Nevertheless, it is anticipated that some 200,000 requests a year will still be received at South Marston from readers. A twice- daily book-delivery service will run to Oxford by van or via scanning and electronic delivery to readers’ desktops.

Romantics may reflect that the warehouse, created by Scott Browning, hardly rivals the great medieval library that Yeats described as the most beautiful in the world. But perhaps it is worth remembering too that many still agree with travel writer Jan Morris’s damning verdict of the pre-war New Bodleian, which she said brought to mind a municipal swimming bath.

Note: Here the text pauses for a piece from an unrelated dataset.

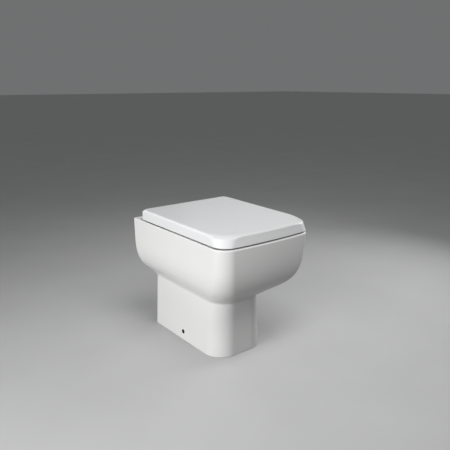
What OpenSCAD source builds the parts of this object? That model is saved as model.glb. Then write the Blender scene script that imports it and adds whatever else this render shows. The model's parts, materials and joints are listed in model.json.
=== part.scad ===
// Back to wall toilet. A one-piece glazed china pan stands on its own foot against the wall.
// A seat and a wrap-over lid turn on soft-closing hinges that lift off two studs in the deck.
// +Z is up, the floor is z = 0, the wall is the plane y = pan_d / 2 and the front faces -Y.

/* [Pan] */
// Overall width of the pan
pan_w = 360; // [350:1:370]
// Overall depth of the pan, from the wall to the front
pan_d = 504; // [496:1:512]
// Height of the rim above the floor
pan_h = 425; // [420:1:430]
// Thickness of the china walls
wall_t = 12; // [10:0.5:13]
// Thickness of the deck behind the bowl
deck_t = 14; // [12:0.5:16]
// How far the front face bows forward at its middle
front_bow = 9.5; // [6:0.5:12]
// Corner radius in plan: at the rim, half way down and at the waist
corner_r = [44, 50, 65]; // [30:1:90]

/* [Bowl profile] */
// Height of the waist, where the bowl meets the foot
waist_z = 195; // [190:1:200]
// Half width of the foot at the waist
waist_hw = 97; // [92:0.5:100]
// How far the front of the waist lies behind the front of the pan
waist_front = 126; // [118:1:130]
// Height at which the side starts to turn under
side_start_z = 346; // [330:1:350]
// Height that the side's curve pulls down to before it turns
side_pull_z = 245; // [235:1:255]
// Inset and height of the pull at the side's underside
side_under = [52.5, 244]; // [40:0.5:260]
// Height at which the front starts to turn under
front_start_z = 415; // [400:1:416]
// Height that the front's curve pulls down to before it turns
front_pull_z = 239; // [230:1:250]
// Inset and height of the pull at the front's underside
front_under = [37.5, 270]; // [30:0.5:280]

/* [Foot] */
// Half width of the foot on the floor
foot_hw = 109; // [102:0.5:112]
// How far the front of the foot on the floor lies behind the front of the pan
foot_front = 124; // [116:0.5:128]
// Corner radius of the foot in plan
foot_r = 71; // [60:1:80]
// Radius of the fixing hole in each side of the foot
side_hole_r = 6.5; // [5:0.5:8]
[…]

And if the book store has delighted Swindon Borough Council — at the ground breaking its leader Rod Bluh provoked laughter by expressing delight in being able to “solve Oxford’s planning problems” — the warehouse is also doing a great service for Oxford too. “It means that we can go on to redevelop important buildings within central Oxford from book fortresses into welcoming library spaces for readers, and exhibition halls where we can share our treasures with a broader audience. This storage facility is just the first major milestone in a five-year transformational project of the Bodleian.”

But does she not have any regrets about overseeing such an important part of Oxford’s heritage, representing one of the city’s greatest contributions to western civilisation, heading out of Oxford. “Would it have been desirable to have completed it a year earlier and to have our books stored a few minutes away? I would say ‘yes’. There would have been advantages with Osney Mead.

“But I’m not sad about what happened. We’ve ended up with a solution that I’m happy with.”

She will be happier still if the vice-chancellor is able to perform his opening duties with a little less difficulty than George VI at the ceremonial opening of the New Bodleian Library in 1946. When the king turned the silver key in the building’s “front door”, to everyone’s embarrassment, it broke. History surely cannot repeat itself in Swindon, not on the Keypoint business park.